The good news is this: those reasons, those things he sees that make his beard seem less worthy? Those problems aren’t problems. The only thing that can ruin a beard is you.

 

Patience and Confidence

Great beards are made up of two ingredients: time and confidence. Luckily, these things feed into one another. The most important of these components is time. Over a period of many months, your beard may cycle between something you admire to something you despise multiple times. As discussed, when your beard starts growing to any considerable length, you may not find it to be satisfactory.

It’s possible that this remains the case for the first few months. Even the most dedicated and learned beardsmen have struggled with bad beard days, during which shaving their face seems like the only logical course of action. Their patience keeps their razor at bay, and before long they realize what a mistake shaving would have been.

Too many beards have been lost before their prime simply because the men growing them couldn’t bear to have a less-than-manly beard on their face. The truth is, it can takes many months for your beard to come into its own, and if you shave it before then you’ll never know what could have been. Those patchy cheeks or thin moustache? It’s likely that those problems can be completely solved simply by waiting and growing. It’s remarkable the difference that two or three months can make in how your beard looks.

Don’t let a moment of weakness cost you what will likely be an amazing beard. Remember this mantra: when in doubt, grow it out! For every week that you’ve been growing your facial hair, wait at the very least one full day before shaving. If you have even the slightest inclination to shave, give it time. You’d be surprised how much confidence can be restored in just a few days time.

But confidence is a fickle thing. It may at times elude you, but that is precisely what your beard is there for. Think of the relationship between you and your beard as a symbiotic one. For a beardsman, it becomes necessary at times to lean on your beard for confidence. On days when you may not feel as strong physically or emotionally as you normally do, or on those days when things simply feel harder, you can look to your beard for a simple reminder of your dedication and strength. When you find your beard to be lacking on certain days, the confidence projected from your demeanor and attitude will shore up any flaws that you notice- perhaps hiding them altogether from onlookers.

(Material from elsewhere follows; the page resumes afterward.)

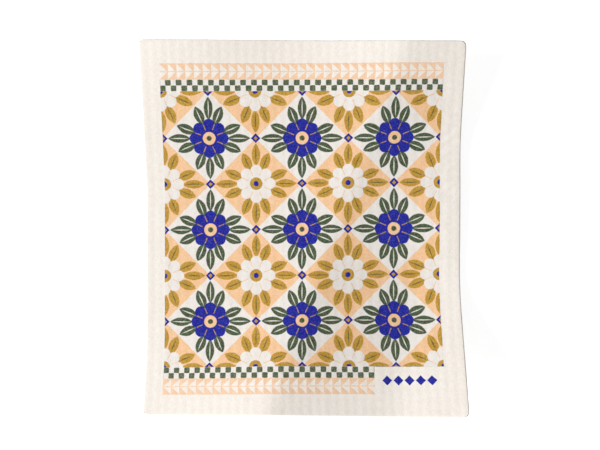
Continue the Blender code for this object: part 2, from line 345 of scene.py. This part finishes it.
def ramp(place, middle, easing):
    """A line that is level up to a place and then climbs at a slope of 1, eased from one to the other."""
    turned = min(max((place - middle) / easing + 0.5, 0), 1)
    return easing * (turned ** 3 - turned ** 4 / 2) + max(place - middle - easing / 2, 0)


def ridge(x, y):
    """How high the fold's soft ridge lifts a place on the flat sheet."""
    up = y / CLOTH_LENGTH + 0.5
    crest = Vector((RIDGE_X[1] - RIDGE_X[0], CLOTH_LENGTH)).normalized()
    right = (x - RIDGE_X[0]) * crest.y - (y + CLOTH_LENGTH / 2) * crest.x
    foot = between(RIDGE_FOOT, up) + RIDGE_FOOT_BOW * 4 * up * (1 - up)
    left_slope = between(RIDGE_LEFT_SLOPE, up)
    right_slope = between(RIDGE_RIGHT_SLOPE, up)
    return (
        between(RIDGE_HEIGHT, up) + left_slope * right
        - (left_slope + right_slope) * ramp(right, 0, RIDGE_SOFTNESS)
        + right_slope * ramp(right, foot, between(RIDGE_FOOT_EASING, up))
    )


def swell(x, y):
    """How high the low swell on the right lifts a place on the flat sheet."""
    return SWELL_HEIGHT * nearness(x, y, SWELL_PLACE, SWELL_REACH)


def curled(place):
    """Where a point of the flat sheet lies once the fold and the curl of both ends have lifted it."""
    across = place.x / CLOTH_WIDTH + 0.5
    if place.y > 0:
        start = between(TOP_BEND_START, across)
        angle = math.radians(between(TOP_BEND_ANGLE, across))
        wave = wave_at(place.x, TOP_WAVE_HEIGHT, TOP_WAVE_LENGTH, TOP_WAVE_CREST)
    else:
        start = between(BOTTOM_BEND_START, across)
        angle = math.radians(between(BOTTOM_BEND_ANGLE, across))
        wave = wave_at(place.x, BOTTOM_WAVE_HEIGHT, BOTTOM_WAVE_LENGTH, BOTTOM_WAVE_CREST)
    past = max(abs(place.y) - start, 0)
    turned = min(past / BEND_RADIUS, angle)
    straight = past - BEND_RADIUS * turned
    run = abs(place.y) - past + BEND_RADIUS * math.sin(turned) + straight * math.cos(turned)
    rise = BEND_RADIUS * (1 - math.cos(turned)) + straight * math.sin(turned)
    rise += wave * (past / (CLOTH_LENGTH / 2 - start)) ** 2
    height = place.z + ridge(place.x, place.y) + swell(place.x, place.y)
    along = math.copysign(run - height * math.sin(turned), place.y)
    return Vector((place.x, along, rise + height * math.cos(turned)))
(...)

Nothing helps build up your confidence better than simply living with your beard over time. Once it becomes part of who you are, you’ll find that it looks better and better all the time, and not just because it’s getting longer and thicker.

 

What You’re Destined to Grow: The Destiny Beard

The beard that you grow right now may not look the same five or ten years from now, but it will always be your beard. It’s the beard you were destined to have. Your Destiny Beard might manifest in different ways throughout the years, but what makes it yours isn’t just the fact that it’s your own face it’s growing on. It’s the confidence you have because of it, and the confidence it takes to keep it.

Right now you may not love the way your beard looks, but that will change. As it grows, so will you. You don’t have a beard like anyone else in the world, and that’s a good thing. You have your beard, and you’re the only person in the world with it. What now you may view as faults or shortcomings, in time you may find are the things about your beard that set it apart and make it wonderful.

So grow the beard you were born to have. Don’t worry about whether you should or could, or about whether it will look the way you want it. It will look the way it’s meant to look, and discovering the kind of beard you will have is part of the excitement of this journey. The length of your beard represents not just it’s own growth, but your growth along with it.

It represents every time you’ve fought the urge to pick up a razor, and every time you’ve shrugged off the comments you’ve heard or thoughts you’ve had that made you doubt it. Wear your beard like a badge of honor. It’s the only beard you’ll ever grow- you owe it to yourself to give it a chance.